No longer a trend limited to the young, product sustainability continues to rise in importance across all demographics. Recent research from First Insight and the Wharton School of the University of Pennsylvania shows all four generational demographics (Baby Boomer, Gen X, Millennials, and Generation Z) now rank Sustainability higher than Brand Recognition as a key purchasing factor.
Research also shows consumers of all ages willing to spend more on sustainable products compared to only two years ago. These consumers would also change buying habits in support of sustainability. A Deloitte study of UK consumers says limiting or eliminating single-use plastic packaging is the most common change consumers made.
The message is clear; sustainability rose to a mainstream concern and should only get stronger. For companies selling consumer packaged goods (CPGs), developing transformative eco-friendly packaging not only earns favor from consumers, it makes good business sense.
Consider the new requirement for sustainable packaging due to the rise of ecommerce. With last-mile delivery to the home instead of a retail store, packaging must withstand “high touch” rough handling and time spent in the elements on someone’s doorstep. CPG companies and their customers want products with easily recycled, minimal packaging.
This kind of “we need a better box” thinking is required to find the innovative solutions throughout the value chain.
Here are four steps in delivering sustainable packaging:
1. Project Planning and Collaboration: Gather consumer sentiment from artificial intelligence text analytics during the concept phase. Reap step-change project efficiency improvements with a platform for data-driving project management and collaboration. A platform approach saves time and drives innovation and better decisions.
2. Material Verification: Use advanced simulation to virtually test new materials faster to meet requirements (that is, quality, performance, material biodegradability, recyclability).

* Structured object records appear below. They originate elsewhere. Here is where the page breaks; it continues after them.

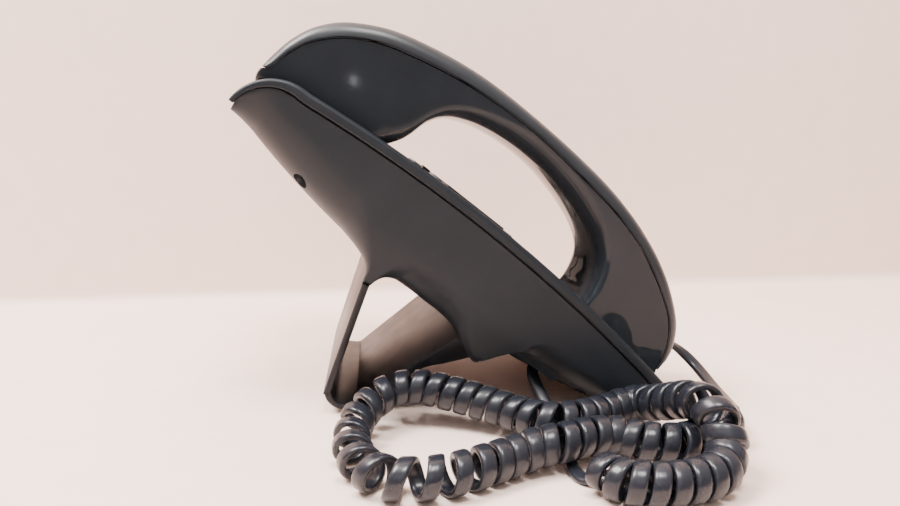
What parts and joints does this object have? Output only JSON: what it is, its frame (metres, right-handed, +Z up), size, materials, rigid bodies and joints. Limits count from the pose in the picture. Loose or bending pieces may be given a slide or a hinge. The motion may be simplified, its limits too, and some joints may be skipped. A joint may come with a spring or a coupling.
{
  "type": "corded desk telephone",
  "caption": "Corded desk telephone with a handset resting in wells on a sloping body, a key and display lane, a bent strap stand and a curly handset cord.",
  "frame": {"origin": "on the table under the middle of the telephone without its free cord", "axes": "+Z up, -Y toward the person using the telephone, +X toward that person's right; the handset lies on the -X side"},
  "size_m": [0.209, 0.1982, 0.1592],
  "materials": {
    "housing": "fine sparked texture, dark grey",
    "handset_outer": "fine sparked texture, dark grey",
    "handset_inner": "smooth gloss, dark blue-grey",
    "stand": "satin, dark grey",
    "feet": "matt black rubber",
    "window": "clear gloss over black",
    "display": "grey-green liquid crystal panel",
    "mat": "milky silicone",
    "board": "green solder mask",
    "metal": "plain steel",
    "black": "black moulding",
    "lamp": "tinted lens",
    "key": "satin, mid grey",
    "cord": "semi-gloss slate jacket",
    "plug": "clear smoked moulding",
    "weight": "plain block"
  },
  "bodies": {
    "base": {"front_housing": "housing", "rear_housing": "housing", "stand": "stand", "stand_feet": "feet", "base_feet": "feet", "display_window": "window", "display_module": "display", "keypad_mat": "mat", "main_board": "board", "jack_board": "board", "network_jacks": "metal", "power_jack": "black", "handset_jack": "black", "loudspeaker": "black", "microphone": "metal", "hook_microswitch": "black", "message_lamp": "lamp", "wall_tab": "housing", "housing_screws": "metal", "board_screws": "metal", "cord_coil": "cord", "cord_handset_tail": "cord", "cord_base_tail": "cord", "base_plug": "plug"},
    "handset": {"handset_cover": "handset_outer", "handset_shell": "handset_inner", "earpiece": "black", "mouth_microphone": "metal", "handset_weight": "weight", "handset_socket": "black", "handset_screws": "metal", "handset_plug": "plug"},
    "hook": {"hook_plunger": "black"},
    "key_1_body": {"key_1": "key"},
    "key_2_body": {"key_2": "key"},
    "key_3_body": {"key_3": "key"},
    "key_4_body": {"key_4": "key"},
    "key_5_body": {"key_5": "key"},
    "key_6_body": {"key_6": "key"},
    "key_7_body": {"key_7": "key"},
    "key_8_body": {"key_8": "key"},
    "key_9_body": {"key_9": "key"},
    "key_star_body": {"key_star": "key"},
    "key_0_body": {"key_0": "key"},
    "key_hash_body": {"key_hash": "key"},
    "soft_key_1_body": {"soft_key_1": "key"},
    "soft_key_2_body": {"soft_key_2": "key"},
    "soft_key_3_body": {"soft_key_3": "key"},
    "soft_key_4_body": {"soft_key_4": "key"},
    "ok_key_body": {"ok_key": "key"},
    "speaker_key_body": {"speaker_key": "key"},
    "mute_key_body": {"mute_key": "key"},
    "scroll_body": {"scroll_rocker": "key"},
    "volume_body": {"volume_rocker": "key"}
  },
  "joints": [
    {"name": "handset_lift", "type": "slide", "parent": "base", "child": "handset", "axis": [0, -0.6246, 0.781], "range_m": [0, 0.045]},
    {"name": "hook_travel", "type": "slide", "parent": "base", "child": "hook", "axis": [0, -0.6246, 0.781], "range_m": [0, 0.004]},
    {"name": "key_1_press", "type": "slide", "parent": "base", "child": "key_1_body", "axis": [0, -0.6246, 0.781], "range_m": [-0.0012, 0], "stiffness_N_per_m": 500, "springref_m": 0.0005},
    {"name": "key_2_press", "type": "slide", "parent": "base", "child": "key_2_body", "axis": [0, -0.6246, 0.781], "range_m": [-0.0012, 0], "stiffness_N_per_m": 500, "springref_m": 0.0005},
    {"name": "key_3_press", "type": "slide", "parent": "base", "child": "key_3_body", "axis": [0, -0.6246, 0.781], "range_m": [-0.0012, 0], "stiffness_N_per_m": 500, "springref_m": 0.0005},
    {"name": "key_4_press", "type": "slide", "parent": "base", "child": "key_4_body", "axis": [0, -0.6246, 0.781], "range_m": [-0.0012, 0], "stiffness_N_per_m": 500, "springref_m": 0.0005},
    {"name": "key_5_press", "type": "slide", "parent": "base", "child": "key_5_body", "axis": [0, -0.6246, 0.781], "range_m": [-0.0012, 0], "stiffness_N_per_m": 500, "springref_m": 0.0005},
    {"name": "key_6_press", "type": "slide", "parent": "base", "child": "key_6_body", "axis": [0, -0.6246, 0.781], "range_m": [-0.0012, 0], "stiffness_N_per_m": 500, "springref_m": 0.0005},
    {"name": "key_7_press", "type": "slide", "parent": "base", "child": "key_7_body", "axis": [0, -0.6246, 0.781], "range_m": [-0.0012, 0], "stiffness_N_per_m": 500, "springref_m": 0.0005},
    {"name": "key_8_press", "type": "slide", "parent": "base", "child": "key_8_body", "axis": [0, -0.6246, 0.781], "range_m": [-0.0012, 0], "stiffness_N_per_m": 500, "springref_m": 0.0005},
    {"name": "key_9_press", "type": "slide", "parent": "base", "child": "key_9_body", "axis": [0, -0.6246, 0.781], "range_m": [-0.0012, 0], "stiffness_N_per_m": 500, "springref_m": 0.0005},
    {"name": "key_star_press", "type": "slide", "parent": "base", "child": "key_star_body", "axis": [0, -0.6246, 0.781], "range_m": [-0.0012, 0], "stiffness_N_per_m": 500, "springref_m": 0.0005},
    {"name": "key_0_press", "type": "slide", "parent": "base", "child": "key_0_body", "axis": [0, -0.6246, 0.781], "range_m": [-0.0012, 0], "stiffness_N_per_m": 500, "springref_m": 0.0005},
    {"name": "key_hash_press", "type": "slide", "parent": "base", "child": "key_hash_body", "axis": [0, -0.6246, 0.781], "range_m": [-0.0012, 0], "stiffness_N_per_m": 500, "springref_m": 0.0005},
    {"name": "soft_key_1_press", "type": "slide", "parent": "base", "child": "soft_key_1_body", "axis": [0, -0.6246, 0.781], "range_m": [-0.0012, 0], "stiffness_N_per_m": 500, "springref_m": 0.0005},
    {"name": "soft_key_2_press", "type": "slide", "parent": "base", "child": "soft_key_2_body", "axis": [0, -0.6246, 0.781], "range_m": [-0.0012, 0], "stiffness_N_per_m": 500, "springref_m": 0.0005},
    {"name": "soft_key_3_press", "type": "slide", "parent": "base", "child": "soft_key_3_body", "axis": [0, -0.6246, 0.781], "range_m": [-0.0012, 0], "stiffness_N_per_m": 500, "springref_m": 0.0005},
    {"name": "soft_key_4_press", "type": "slide", "parent": "base", "child": "soft_key_4_body", "axis": [0, -0.6246, 0.781], "range_m": [-0.0012, 0], "stiffness_N_per_m": 500, "springref_m": 0.0005},
    {"name": "ok_key_press", "type": "slide", "parent": "base", "child": "ok_key_body", "axis": [0, -0.6246, 0.781], "range_m": [-0.0012, 0], "stiffness_N_per_m": 500, "springref_m": 0.0005},
    {"name": "speaker_key_press", "type": "slide", "parent": "base", "child": "speaker_key_body", "axis": [0, -0.6246, 0.781], "range_m": [-0.0012, 0], "stiffness_N_per_m": 500, "springref_m": 0.0005},
    {"name": "mute_key_press", "type": "slide", "parent": "base", "child": "mute_key_body", "axis": [0, -0.6246, 0.781], "range_m": [-0.0012, 0], "stiffness_N_per_m": 500, "springref_m": 0.0005},
    {"name": "scroll_rock", "type": "hinge", "parent": "base", "child": "scroll_body", "pos_m": [0.026, 0.0052, 0.08731], "axis": [1, 0, 0], "range_deg": [-3, 3], "stiffness_Nm_per_rad": 0.05},
    {"name": "volume_rock", "type": "hinge", "parent": "base", "child": "volume_body", "pos_m": [0.026, -0.05884, 0.02969], "axis": [0, -0.781, -0.6246], "range_deg": [-3, 3], "stiffness_Nm_per_rad": 0.05}
  ],
  "couplings": [
    {"joint": "hook_travel", "follows": "handset_lift", "ratio": 0.0888}
  ]
}
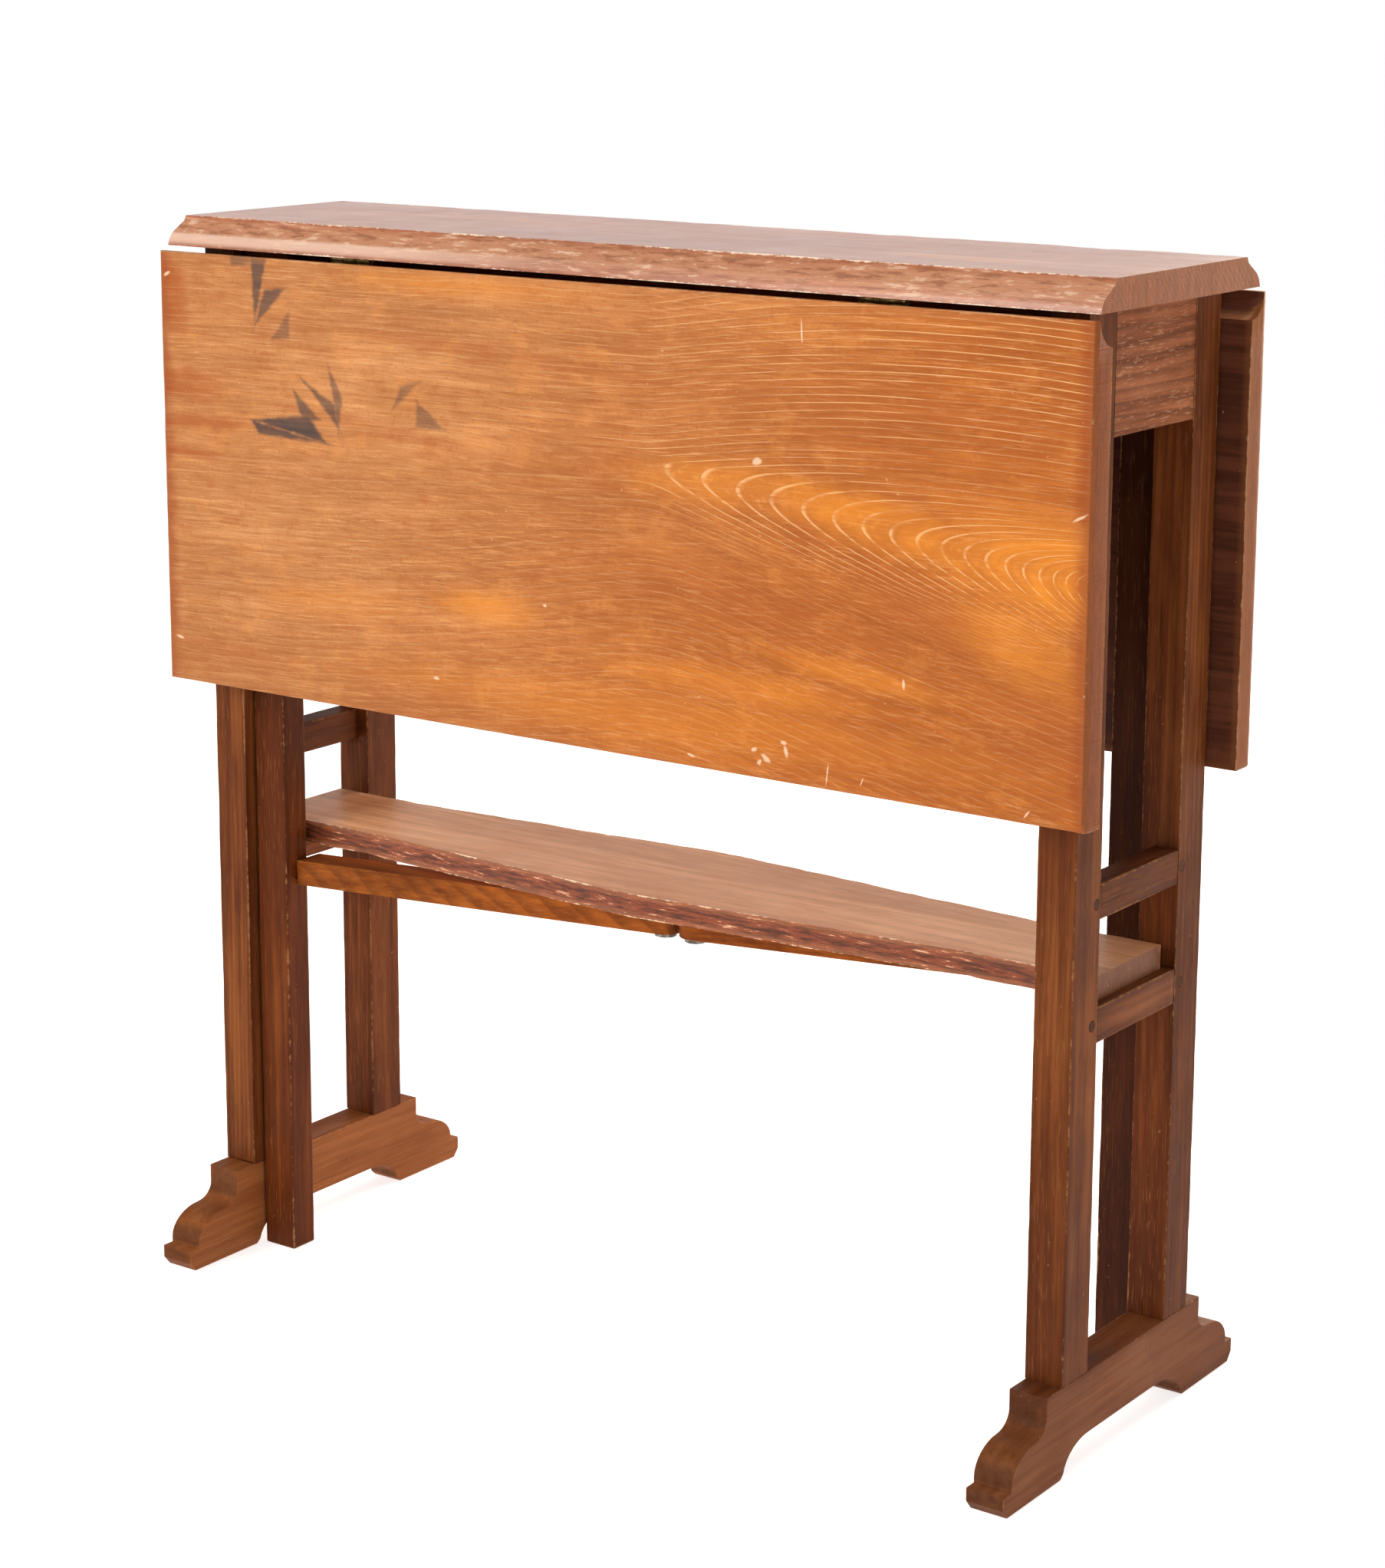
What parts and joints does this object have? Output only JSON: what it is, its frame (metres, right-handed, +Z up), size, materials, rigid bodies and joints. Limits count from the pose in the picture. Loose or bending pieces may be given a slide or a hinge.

3. Package Design and Qualification: Move quickly from packaging concepts to 3D designs and related mold and tooling (without prototypes) using virtual design and simulation tools. Designers apply Lifecycle Assessment (LCA) analysis to understand the environmental impact of packaging design, material choices, and manufacturing methods to make the best decisions rapidly.
4. Integrated Product Design: Optimize team collaboration by leveraging a single business platform for development and downstream processes, such as optimizing artwork and claims management and accelerate the approvals processes. Minimize non-value-added work by reusing the same product data for future packaging projects.
The ultimate goal? Improve every aspect of the packaging supply and manufacturing chain. It all starts with design.
Virtual twins improve the package design process.
New research from Accenture shows companies using the latest technology are on track to lower costs by reducing raw material usage, as well as during product development. In addition to cost savings, the study shows applying more efficient and holistic design practices reduces CO2 emissions.
For example, companies can now apply virtual twin technology, a way to model the virtual and physical in real time, simultaneously and collaboratively. Companies use virtual twins to model, visualize, predict, and provide feedback on packaging properties and performance.
The Accenture report explains how to use virtual twins to make significant reductions in cost and emissions. Previous studies link up to 80% of design decisions to a product’s environmental impact. Virtual twins offer the ability to limit resource use and enable cross-functional collaboration throughout the enterprise, from R&D to marketing to distribution.
Sustainability by design not only improves product and packaging, but also exposes the entire organization to a product’s lifecycle footprint data. This knowledge provides the power to make more sustainable decisions such as material sourcing, manufacturing methods, and more.
CPG companies constantly create and store new data, but the challenge lies in successfully using available data to gain meaningful insight. Teams working in silos make it more difficult to collaborate and inevitably result in poorly informed decisions. Engineering team members using digital point solutions have the disadvantage of lacking exposure to the wider framework.
For example, consider a supplier producing packaging solutions for food and beverage companies all over the world. The supplier must balance key industry drivers: sustainability, time to market, and brand strength. (Customers want distinctive packaging that is also functional that best communicates their brand image.) How does the supplier deliver on all three?
Virtual twin models on one collaborative platform provide the answer. A supplier can design and simulate the best package with teams working on the same platform. They can rapidly come up with many different alternatives to share with customers in a 3D virtual environment. The customer chooses the best one for physical prototyping.
Virtual twins support reverse engineering to improve packaging designs done by a third party too. The reverse-engineering process involves measuring an object using 3D scanning technologies like CMMs, laser scanners, structured light digitizers, or industrial CT scanning (computed tomography) and then reconstructing it as a 3D model.
Through the continuous improvement of products, operations, and processes — using virtual twin technology and software — CPG companies and their suppliers can nimbly react to customer and market demand for sustainable packaging.